It's sqrt(n) - 1 additions for the n you're trying to get the integer square root of. Memoization would make it constant time for any lesser n than the greatest n you've done this for. For greater n it's sqrt(new_big_n - prev_big_n) - 1 more additions to memoize.

You're right this isn't practical, but fun to think about. Good refresher for those out of school for a while.

Yes. On a desert island we can have the whole village construct this table for newton-raphson guesses.

Combined with a cutting tool attached to a worm drive we will precisely count our turns (big radius crank for extra precision!) and begin manufacture of slide rules. Can never have too many scales and this is just one we shall etch into them!

So many people assume that everything that came before they were at school was primitive, and barely chugged along :)

A little reading shows the opposite. Most of our smart ideas were already used in 1940s/50s/60s computers, and are recycled on our fab new chips!! Pipelining, out of order exec, multiple cores, etc.

That old-time hardware might have been a bit "chunky" but the architectures used some very smart techniques.

another example is the virtualization that pretty much enabled the whole "cloud" thing came from mainframe architecture in the 60s. Intel and others brought it to consumer grade CPUs.

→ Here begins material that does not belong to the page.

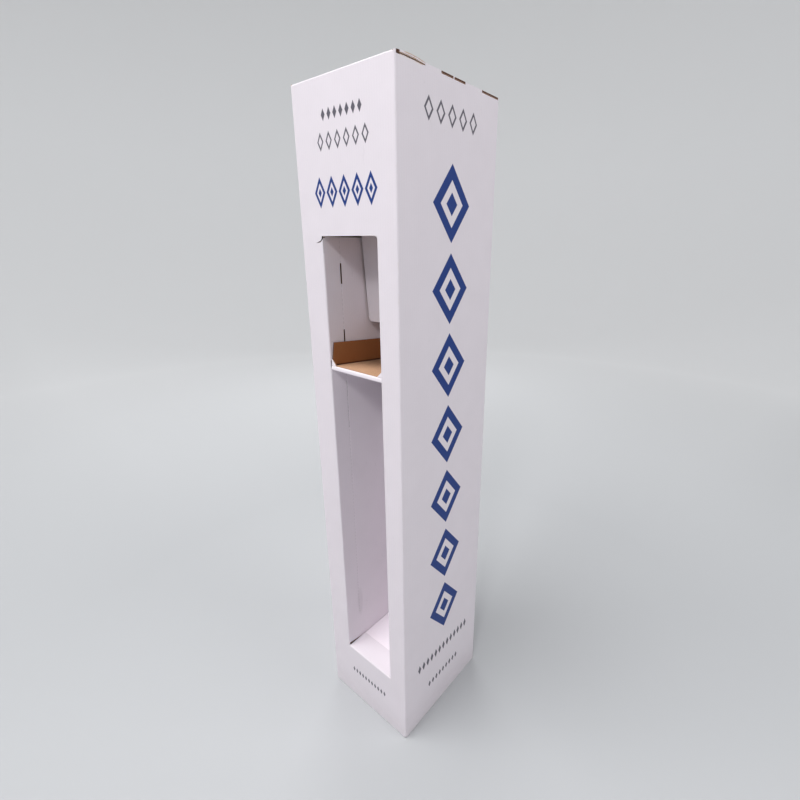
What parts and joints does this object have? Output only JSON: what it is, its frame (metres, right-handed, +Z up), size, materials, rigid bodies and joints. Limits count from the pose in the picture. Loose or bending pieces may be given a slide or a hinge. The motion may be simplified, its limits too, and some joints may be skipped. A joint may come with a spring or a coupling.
{
  "type": "cardboard display stand",
  "caption": "Tall folded cardboard floor stand with a window in the front wall, a hung tray inside and a hanging panel behind the top of the window.",
  "frame": {"origin": "middle of the column's footprint, on the ground", "axes": "+Z up along the column, -Y out of the window, +X to the right as seen from the window side"},
  "size_m": [0.292, 0.328, 1.6025],
  "materials": {
    "column_board": "matte",
    "liner_board": "matte",
    "plinth_board": "matte",
    "tray_board": "matte",
    "hanging_board": "matte"
  },
  "bodies": {
    "root": {"column_sleeve": "column_board", "inner_liner": "liner_board", "plinth_box": "plinth_board", "shelf_tray": "tray_board", "hanging_panel": "hanging_board"}
  },
  "joints": []
}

2 ^ (1/2 * Log2(X)) = sqrt(X)

You can get a really really rough approximation if you replace Log2(x) with 'count leading zeroes'. With a better approximation of Log(2), you can get closer to the answer.

For an approximate (very rough) answer, as opposed to one accurate to the nearest integer, a right shift by half the number of bits of the leading 1’s position will do, and of course nearly every processor has a shift instruction. I’m not sure how often processors haven’t had something like FLO (Find Leading One) or FFS (Find First Set) instruction, those seem ubiquitous as well.

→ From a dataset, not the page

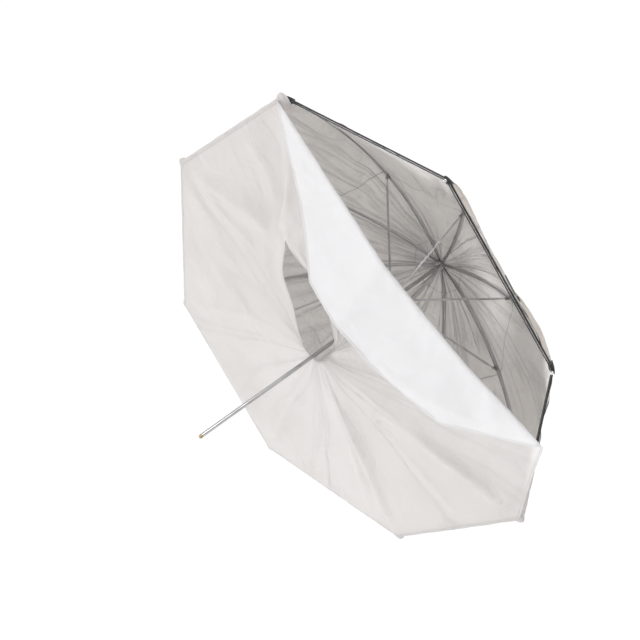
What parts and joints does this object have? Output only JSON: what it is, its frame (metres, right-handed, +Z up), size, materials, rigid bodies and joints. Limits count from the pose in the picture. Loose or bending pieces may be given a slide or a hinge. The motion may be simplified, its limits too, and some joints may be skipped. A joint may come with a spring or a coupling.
{
  "type": "umbrella reflector",
  "caption": "Folding umbrella reflector: silvered ribbed bowl on a straight shaft, with a white front cover partly folded back.",
  "frame": {"origin": "the point on the shaft's axis where a light bracket grips it", "axes": "-Y along the shaft towards its free end and the open side of the bowl, +Z up towards rib 1"},
  "size_m": [1.011, 0.7465, 1.011],
  "materials": {
    "shaft_steel": "polished",
    "spring_steel": "satin",
    "end_plug_brass": "worn satin",
    "hub_metal": "satin",
    "black_plastic": "satin",
    "runner_plastic": "satin",
    "rib_black": "semi-gloss",
    "stretcher_black": "semi-gloss",
    "bracket_metal": "satin",
    "tip_metal": "polished",
    "canopy_cloth": "silver-coated inside, off-white outside",
    "front_cloth": "translucent white, matt",
    "black_webbing": "matt woven",
    "snap_metal": "semi-gloss"
  },
  "bodies": {
    "shaft_unit": {"shaft": "shaft_steel", "open_catch": "spring_steel", "end_plug": "end_plug_brass", "notch": "hub_metal", "notch_wire": "spring_steel", "crown_cap": "black_plastic", "crown_washer": "black_plastic"},
    "slider": {"runner": "runner_plastic", "runner_wire": "spring_steel"},
    "rib_unit_1": {"rib_1": "rib_black", "rib_bracket_1": "bracket_metal", "rib_tip_1": "tip_metal", "canopy_1": "canopy_cloth"},
    "strut_1": {"stretcher_1": "stretcher_black"},
    "rib_unit_2": {"rib_2": "rib_black", "rib_bracket_2": "bracket_metal", "rib_tip_2": "tip_metal", "canopy_2": "canopy_cloth"},
    "strut_2": {"stretcher_2": "stretcher_black"},
    "rib_unit_3": {"rib_3": "rib_black", "rib_bracket_3": "bracket_metal", "rib_tip_3": "tip_metal", "canopy_3": "canopy_cloth"},
    "strut_3": {"stretcher_3": "stretcher_black"},
    "rib_unit_4": {"rib_4": "rib_black", "rib_bracket_4": "bracket_metal", "rib_tip_4": "tip_metal", "canopy_4": "canopy_cloth"},
    "strut_4": {"stretcher_4": "stretcher_black"},
    "rib_unit_5": {"rib_5": "rib_black", "rib_bracket_5": "bracket_metal", "rib_tip_5": "tip_metal", "canopy_5": "canopy_cloth"},
    "strut_5": {"stretcher_5": "stretcher_black"},
    "rib_unit_6": {"rib_6": "rib_black", "rib_bracket_6": "bracket_metal", "rib_tip_6": "tip_metal", "canopy_6": "canopy_cloth"},
    "strut_6": {"stretcher_6": "stretcher_black"},
    "rib_unit_7": {"rib_7": "rib_black", "rib_bracket_7": "bracket_metal", "rib_tip_7": "tip_metal", "canopy_7": "canopy_cloth", "tie_strap": "black_webbing", "strap_snap": "snap_metal"},
    "strut_7": {"stretcher_7": "stretcher_black"},
    "rib_unit_8": {"rib_8": "rib_black", "rib_bracket_8": "bracket_metal", "rib_tip_8": "tip_metal", "canopy_8": "canopy_cloth"},
    "strut_8": {"stretcher_8": "stretcher_black"},
    "cover_1": {"front_1": "front_cloth", "flap_upper": "front_cloth"},
    "cover_2": {"front_2": "front_cloth"},
    "cover_3": {"front_3": "front_cloth"},
    "cover_4": {"front_4": "front_cloth"},
    "cover_5": {"front_5": "front_cloth"},
    "cover_6": {"front_6": "front_cloth", "flap_lower": "front_cloth"}
  },
  "joints": [
    {"name": "runner_slide", "type": "slide", "parent": "shaft_unit", "child": "slider", "axis": [0, -1, 0], "range_m": [0, 0.32364], "deforming": ["open_catch"]},
    {"name": "rib_1_fold", "type": "hinge", "parent": "shaft_unit", "child": "rib_unit_1", "pos_m": [0, 0.415, 0.008], "axis": [1, 0, 0], "range_deg": [0, 56.87], "deforming": ["canopy_1"]},
    {"name": "stretcher_1_fold", "type": "hinge", "parent": "rib_unit_1", "child": "strut_1", "pos_m": [0, 0.31906, 0.24379], "axis": [1, 0, 0], "range_deg": [-119.49, 0]},
    {"name": "rib_2_fold", "type": "hinge", "parent": "shaft_unit", "child": "rib_unit_2", "pos_m": [-0.00566, 0.415, 0.00566], "axis": [0.7071, 0, 0.7071], "range_deg": [0, 56.87], "deforming": ["canopy_2"]},
    {"name": "stretcher_2_fold", "type": "hinge", "parent": "rib_unit_2", "child": "strut_2", "pos_m": [-0.17239, 0.31906, 0.17239], "axis": [0.7071, 0, 0.7071], "range_deg": [-119.49, 0]},
    {"name": "rib_3_fold", "type": "hinge", "parent": "shaft_unit", "child": "rib_unit_3", "pos_m": [-0.008, 0.415, 0], "axis": [0, 0, 1], "range_deg": [0, 56.87], "deforming": ["canopy_3"]},
    {"name": "stretcher_3_fold", "type": "hinge", "parent": "rib_unit_3", "child": "strut_3", "pos_m": [-0.24379, 0.31906, 0], "axis": [0, 0, 1], "range_deg": [-119.49, 0]},
    {"name": "rib_4_fold", "type": "hinge", "parent": "shaft_unit", "child": "rib_unit_4", "pos_m": [-0.00566, 0.415, -0.00566], "axis": [-0.7071, 0, 0.7071], "range_deg": [0, 56.87], "deforming": ["canopy_4"]},
    {"name": "stretcher_4_fold", "type": "hinge", "parent": "rib_unit_4", "child": "strut_4", "pos_m": [-0.17239, 0.31906, -0.17239], "axis": [-0.7071, 0, 0.7071], "range_deg": [-119.49, 0]},
    {"name": "rib_5_fold", "type": "hinge", "parent": "shaft_unit", "child": "rib_unit_5", "pos_m": [0, 0.415, -0.008], "axis": [-1, 0, 0], "range_deg": [0, 56.87], "deforming": ["canopy_5"]},
    {"name": "stretcher_5_fold", "type": "hinge", "parent": "rib_unit_5", "child": "strut_5", "pos_m": [0, 0.31906, -0.24379], "axis": [-1, 0, 0], "range_deg": [-119.49, 0]},
    {"name": "rib_6_fold", "type": "hinge", "parent": "shaft_unit", "child": "rib_unit_6", "pos_m": [0.00566, 0.415, -0.00566], "axis": [-0.7071, 0, -0.7071], "range_deg": [0, 56.87], "deforming": ["canopy_6"]},
    {"name": "stretcher_6_fold", "type": "hinge", "parent": "rib_unit_6", "child": "strut_6", "pos_m": [0.17239, 0.31906, -0.17239], "axis": [-0.7071, 0, -0.7071], "range_deg": [-119.49, 0]},
    {"name": "rib_7_fold", "type": "hinge", "parent": "shaft_unit", "child": "rib_unit_7", "pos_m": [0.008, 0.415, 0], "axis": [0, 0, -1], "range_deg": [0, 56.87], "deforming": ["canopy_7", "tie_strap", "strap_snap"]},
    {"name": "stretcher_7_fold", "type": "hinge", "parent": "rib_unit_7", "child": "strut_7", "pos_m": [0.24379, 0.31906, 0], "axis": [0, 0, -1], "range_deg": [-119.49, 0]},
    {"name": "rib_8_fold", "type": "hinge", "parent": "shaft_unit", "child": "rib_unit_8", "pos_m": [0.00566, 0.415, 0.00566], "axis": [0.7071, 0, -0.7071], "range_deg": [0, 56.87], "deforming": ["canopy_8"]},
    {"name": "stretcher_8_fold", "type": "hinge", "parent": "rib_unit_8", "child": "strut_8", "pos_m": [0.17239, 0.31906, 0.17239], "axis": [0.7071, 0, -0.7071], "range_deg": [-119.49, 0]},
    {"name": "cover_1_fold", "type": "hinge", "parent": "rib_unit_1", "child": "cover_1", "pos_m": [0, 0.093, 0.494], "axis": [1, 0, 0], "range_deg": [0, 45.34], "deforming": ["front_1", "flap_upper"]},
    {"name": "cover_2_fold", "type": "hinge", "parent": "rib_unit_2", "child": "cover_2", "pos_m": [-0.34931, 0.093, 0.34931], "axis": [0.7071, 0, 0.7071], "range_deg": [0, 45.34], "deforming": ["front_2"]},
    {"name": "cover_3_fold", "type": "hinge", "parent": "rib_unit_3", "child": "cover_3", "pos_m": [-0.494, 0.093, 0], "axis": [0, 0, 1], "range_deg": [0, 45.34], "deforming": ["front_3"]},
    {"name": "cover_4_fold", "type": "hinge", "parent": "rib_unit_4", "child": "cover_4", "pos_m": [-0.34931, 0.093, -0.34931], "axis": [-0.7071, 0, 0.7071], "range_deg": [0, 45.34], "deforming": ["front_4"]},
    {"name": "cover_5_fold", "type": "hinge", "parent": "rib_unit_5", "child": "cover_5", "pos_m": [0, 0.093, -0.494], "axis": [-1, 0, 0], "range_deg": [0, 45.34], "deforming": ["front_5"]},
    {"name": "cover_6_fold", "type": "hinge", "parent": "rib_unit_6", "child": "cover_6", "pos_m": [0.34931, 0.093, -0.34931], "axis": [-0.7071, 0, -0.7071], "range_deg": [0, 45.34], "deforming": ["front_6", "flap_lower"]}
  ],
  "couplings": [
    {"joint": "rib_1_fold", "follows": "runner_slide", "rad_per_m": 3.0666},
    {"joint": "stretcher_1_fold", "follows": "runner_slide", "rad_per_m": -6.4439},
    {"joint": "rib_2_fold", "follows": "runner_slide", "rad_per_m": 3.0666},
    {"joint": "stretcher_2_fold", "follows": "runner_slide", "rad_per_m": -6.4439},
    {"joint": "rib_3_fold", "follows": "runner_slide", "rad_per_m": 3.0666},
    {"joint": "stretcher_3_fold", "follows": "runner_slide", "rad_per_m": -6.4439},
    {"joint": "rib_4_fold", "follows": "runner_slide", "rad_per_m": 3.0666},
    {"joint": "stretcher_4_fold", "follows": "runner_slide", "rad_per_m": -6.4439},
    {"joint": "rib_5_fold", "follows": "runner_slide", "rad_per_m": 3.0666},
    {"joint": "stretcher_5_fold", "follows": "runner_slide", "rad_per_m": -6.4439},
    {"joint": "rib_6_fold", "follows": "runner_slide", "rad_per_m": 3.0666},
    {"joint": "stretcher_6_fold", "follows": "runner_slide", "rad_per_m": -6.4439},
    {"joint": "rib_7_fold", "follows": "runner_slide", "rad_per_m": 3.0666},
    {"joint": "stretcher_7_fold", "follows": "runner_slide", "rad_per_m": -6.4439},
    {"joint": "rib_8_fold", "follows": "runner_slide", "rad_per_m": 3.0666},
    {"joint": "stretcher_8_fold", "follows": "runner_slide", "rad_per_m": -6.4439},
    {"joint": "cover_1_fold", "follows": "runner_slide", "rad_per_m": 2.4448},
    {"joint": "cover_2_fold", "follows": "runner_slide", "rad_per_m": 2.4448},
    {"joint": "cover_3_fold", "follows": "runner_slide", "rad_per_m": 2.4448},
    {"joint": "cover_4_fold", "follows": "runner_slide", "rad_per_m": 2.4448},
    {"joint": "cover_5_fold", "follows": "runner_slide", "rad_per_m": 2.4448},
    {"joint": "cover_6_fold", "follows": "runner_slide", "rad_per_m": 2.4448}
  ]
}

The super rough approximation for some uses can be approximately as good as an accurate answer. When you just need a decent starting place for some further Newton-Raphson iteration, for example. (Of course the right-shift trick is a nice way to seed a more accurate square root calculation. :P)

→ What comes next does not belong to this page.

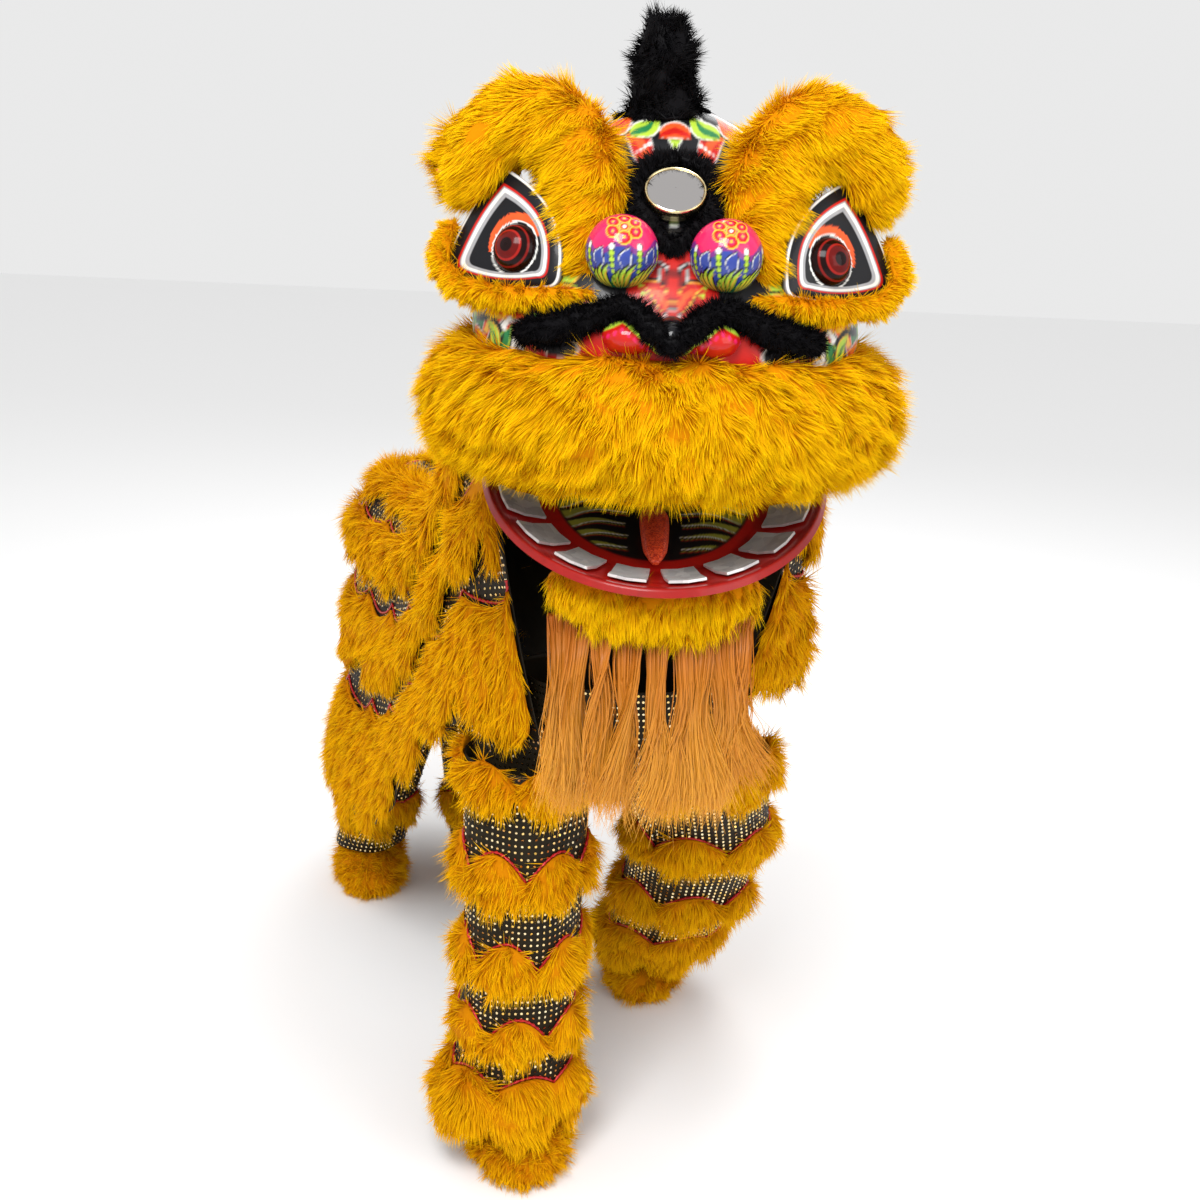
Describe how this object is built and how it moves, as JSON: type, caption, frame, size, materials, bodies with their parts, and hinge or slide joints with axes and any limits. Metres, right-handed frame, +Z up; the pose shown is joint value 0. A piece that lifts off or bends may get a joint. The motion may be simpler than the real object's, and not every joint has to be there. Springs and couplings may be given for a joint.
{
  "type": "lion dance costume",
  "caption": "Worn lion dance costume: furred head with a hinged jaw and ear flaps, a draped sequined blanket with fur rows, furred trousers and shoe covers, held up at its grip bar",
  "frame": {"origin": "the middle of the grip bar inside the head, where the front dancer's hands hold it up", "axes": "-Y is the way the lion faces, +X is the lion's own left, +Z is up"},
  "size_m": [1.1363, 1.927, 2.066],
  "materials": {
    "yellow_fur": "deep pile fur, bright yellow at the tips and orange at the roots",
    "black_fur": "black fur, matte",
    "beard_hair": "long wavy hair, deep orange at the top to peach at the tips",
    "sequin_cloth": "black cloth covered with small gold and silver sequins in rows",
    "painted_shell": "papier-mache painted with flames, leaves and scrolls under a gloss lacquer",
    "nose_lacquer": "glossy red lacquer with a green edge line",
    "eye_panel": "nested black, white and red bands under a gloss lacquer",
    "eyeball": "glossy dark red and black",
    "forehead_ball": "glossy pink above and blue below with painted flowers and strokes",
    "mirror": "silvered glass, slightly domed",
    "jaw_tray": "painted red, olive green and black under a gloss lacquer",
    "tooth_foil": "silver white foil, satin",
    "tongue_glitter": "red glitter cloth",
    "cane": "bare cane, satin"
  },
  "bodies": {
    "costume": {"head_shell": "painted_shell", "head_frame": "cane", "lip_fur": "yellow_fur", "nose": "nose_lacquer", "moustache_fur": "black_fur", "horn": "black_fur", "forehead_mirror": "mirror", "mirror_fur": "black_fur", "eye_panel_left": "eye_panel", "eyeball_left": "eyeball", "brow_fur_left": "yellow_fur", "eye_rim_fur_left": "yellow_fur", "forehead_ball_left": "forehead_ball", "eye_panel_right": "eye_panel", "eyeball_right": "eyeball", "brow_fur_right": "yellow_fur", "eye_rim_fur_right": "yellow_fur", "forehead_ball_right": "forehead_ball", "blanket_cloth": "sequin_cloth", "blanket_fur_spine": "yellow_fur", "blanket_fur_left_1": "yellow_fur", "blanket_fur_left_2": "yellow_fur", "blanket_fur_left_3": "yellow_fur", "blanket_fur_left_4": "yellow_fur", "blanket_fur_right_1": "yellow_fur", "blanket_fur_right_2": "yellow_fur", "blanket_fur_right_3": "yellow_fur", "blanket_fur_right_4": "yellow_fur", "front_trousers": "sequin_cloth", "front_left_fur_1": "yellow_fur", "front_left_fur_2": "yellow_fur", "front_left_fur_3": "yellow_fur", "front_left_fur_4": "yellow_fur", "front_right_fur_1": "yellow_fur", "front_right_fur_2": "yellow_fur", "front_right_fur_3": "yellow_fur", "front_right_fur_4": "yellow_fur", "front_right_fur_5": "yellow_fur", "rear_trousers": "sequin_cloth", "rear_left_fur": "yellow_fur", "rear_right_fur": "yellow_fur", "shoe_cover_front_right": "yellow_fur", "shoe_cover_front_left": "yellow_fur", "shoe_cover_rear_right": "yellow_fur", "shoe_cover_rear_left": "yellow_fur"},
    "jaw": {"jaw_tray": "jaw_tray", "tooth_1": "tooth_foil", "tooth_2": "tooth_foil", "tooth_3": "tooth_foil", "tooth_4": "tooth_foil", "tooth_5": "tooth_foil", "tooth_6": "tooth_foil", "tooth_7": "tooth_foil", "tooth_8": "tooth_foil", "tongue": "tongue_glitter", "chin_fur": "yellow_fur", "beard": "beard_hair"},
    "ear_left": {"ear_left": "yellow_fur"},
    "ear_right": {"ear_right": "yellow_fur"}
  },
  "joints": [
    {"name": "jaw_hinge", "type": "hinge", "parent": "costume", "child": "jaw", "pos_m": [0, -0.01, -0.12], "axis": [-1, 0, 0], "range_deg": [0, 16]},
    {"name": "ear_left_hinge", "type": "hinge", "parent": "costume", "child": "ear_left", "pos_m": [0.232, 0.002, 0.301], "axis": [0, -1, 0], "range_deg": [0, 20]},
    {"name": "ear_right_hinge", "type": "hinge", "parent": "costume", "child": "ear_right", "pos_m": [-0.232, 0.002, 0.301], "axis": [0, 1, 0], "range_deg": [0, 20]}
  ]
}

I wondered about the name of that function: surely it isn't inverse square root? That would be "squared". It's "1 over square root" or something. So down the rabbit hole to see if it was always called that. Yup, in Wikipedia articles at least, but the first paper seems to be by Jim Blinn in 1997, without the term in the title. So let's read the paper... Frustratingly, although I am an IEEE member, and I did subscribe to Computer Graphics and Applications in 1997, it won't let me read the paper without paying again. So curious to hear from folks knowledgeable in the space if this was a mis-naming that stuck or I'm confused about the meaning of "inverse". In my universe we used inverse in the context of functions and their inverses, and "invert" in the context of binary values (1s compliment of x is also called x inverted). Never to describe reciprocal.

It was called "inverse square root" as it is just another practical "layer" on top of "inverse" which is just meant to mean multiplicative inverse.

This is the original Blinn 97 BTW. https://web.archive.org/web/20130309073539/http://rufus.hack...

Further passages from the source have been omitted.